Saturday, March 17, 2012

Almost an Irish story



With good weather, comes spring cleaning. With spring cleaning, comes looking for reasons to stop cleaning. . . I’m in luck.

I found the yellowing pages of a short story I started in 1991. Just back from a trip to Ireland with a buddy, I started a mock travelogue of the trip, à la Hunter S. Thompson. Admittedly, my 1991 verbiage wouldn’t win any awards from today's PC police, but I found it a fun read. I’ll share this as either a one-time retrospect or as the first chapter of a serial. Let’s see where this leads.

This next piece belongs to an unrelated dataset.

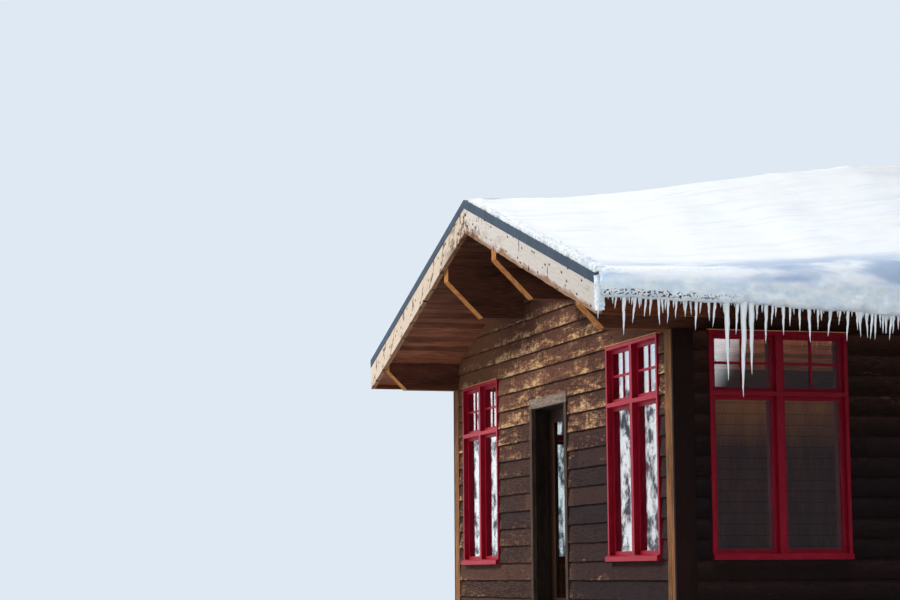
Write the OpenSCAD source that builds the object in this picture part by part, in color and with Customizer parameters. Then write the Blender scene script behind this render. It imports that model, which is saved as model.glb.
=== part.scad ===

The Doctor screams through Ireland, a travel story (1991)
Since you’ve asked, the real beginning was somewhere during a horrible zydeco arrangement of BB’s Gambler’s Blues. The Doctor was describing the problems with 15th century nuclear fission or some other thing. I was drinking dangerous bourbon, thinking about her.

“Let’s go to Ireland!” somehow screamed above the zydeco.

This was an important moment in our relationship. The Doctor was a politically correct Eastern European often mistaken for French; I had the only Irish blood between us. We met 29 days prior at a co-fundraiser for Pat Buchanan and Jerry Brown when the Doctor and I shared an ambulance shortly into the evening.

The Doctor recovered much more quickly than me, but he had more scars. I was surprised that he would even suggest Ireland after my remarks about the wart, his mistress, and the sandals. In retrospect, I suppose he was used to the wart, tired of his mistress, and unaware of his sandals.

It was agreed, we’d go to Ireland.

He was always one for themes and immediately stopped ordering rum and demanded Jameson’s. He then instructed me to feed the jukebox and play anything by Sinead O’Conner.

We knew it was important that the Doctor make the travel arrangements since I had bartered my American Express card for two passports in Caracas and was in-between credit ratings. “I have a friend at the Pentagon who will fix that,” the Doctor assured.

Maybe it was the bourbon, the music, or the prospect of foreign travel again, but I remember it was exactly then that he stopped looking so French.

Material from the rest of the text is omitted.